THE TASK
All of the data needs to be repeated exactly.

--- DATA EXCERPT ---

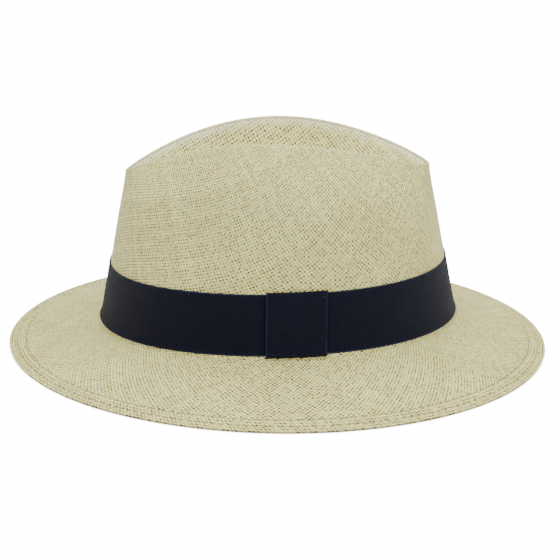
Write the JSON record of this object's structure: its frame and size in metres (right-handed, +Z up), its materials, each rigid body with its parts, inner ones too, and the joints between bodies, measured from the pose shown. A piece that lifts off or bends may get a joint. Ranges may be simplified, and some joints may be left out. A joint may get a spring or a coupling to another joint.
{
  "type": "fedora_hat",
  "caption": "Woven straw fedora with a teardrop crown, pinched front, wide turned-down brim and a dark navy grosgrain ribbon with a flat keeper on the left side.",
  "frame": {"origin": "Centre of the hat's outline, on the plane that the brim's edge rests on.", "axes": "+X to the back of the hat along its length, -Y to the wearer's left where the keeper is, +Z up through the crown."},
  "size_m": [0.3176, 0.2796, 0.1284],
  "materials": {
    "straw": "plain-woven toquilla straw, natural cream with a green cast, satin",
    "grosgrain": "ribbed grosgrain ribbon, dark navy, low sheen",
    "navy_thread": "fine sewing thread, dark navy",
    "band_leather": "thin tan leather, fine grain, satin",
    "reed_plastic": "translucent off-white plastic reed",
    "cotton_tape": "cream woven cotton tape",
    "cream_thread": "cream cotton thread"
  },
  "bodies": {
    "root": {"straw_body": "straw", "hat_ribbon": "grosgrain", "ribbon_keeper": "grosgrain", "ribbon_tacks": "navy_thread", "keeper_tacks": "navy_thread", "sweatband": "band_leather", "sweatband_reed": "reed_plastic", "reed_tape": "cotton_tape", "sweatband_stitches": "cream_thread", "seam_stitches": "cream_thread", "sweatband_bow": "cotton_tape", "size_label": "cotton_tape"}
  },
  "joints": []
}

---

EXPECTED ANSWER
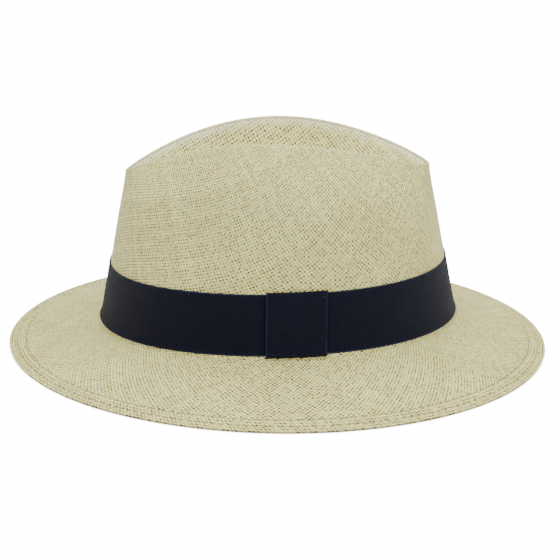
Write the JSON record of this object's structure: its frame and size in metres (right-handed, +Z up), its materials, each rigid body with its parts, inner ones too, and the joints between bodies, measured from the pose shown. A piece that lifts off or bends may get a joint. Ranges may be simplified, and some joints may be left out. A joint may get a spring or a coupling to another joint.
{
  "type": "fedora_hat",
  "caption": "Woven straw fedora with a teardrop crown, pinched front, wide turned-down brim and a dark navy grosgrain ribbon with a flat keeper on the left side.",
  "frame": {"origin": "Centre of the hat's outline, on the plane that the brim's edge rests on.", "axes": "+X to the back of the hat along its length, -Y to the wearer's left where the keeper is, +Z up through the crown."},
  "size_m": [0.3176, 0.2796, 0.1284],
  "materials": {
    "straw": "plain-woven toquilla straw, natural cream with a green cast, satin",
    "grosgrain": "ribbed grosgrain ribbon, dark navy, low sheen",
    "navy_thread": "fine sewing thread, dark navy",
    "band_leather": "thin tan leather, fine grain, satin",
    "reed_plastic": "translucent off-white plastic reed",
    "cotton_tape": "cream woven cotton tape",
    "cream_thread": "cream cotton thread"
  },
  "bodies": {
    "root": {"straw_body": "straw", "hat_ribbon": "grosgrain", "ribbon_keeper": "grosgrain", "ribbon_tacks": "navy_thread", "keeper_tacks": "navy_thread", "sweatband": "band_leather", "sweatband_reed": "reed_plastic", "reed_tape": "cotton_tape", "sweatband_stitches": "cream_thread", "seam_stitches": "cream_thread", "sweatband_bow": "cotton_tape", "size_label": "cotton_tape"}
  },
  "joints": []
}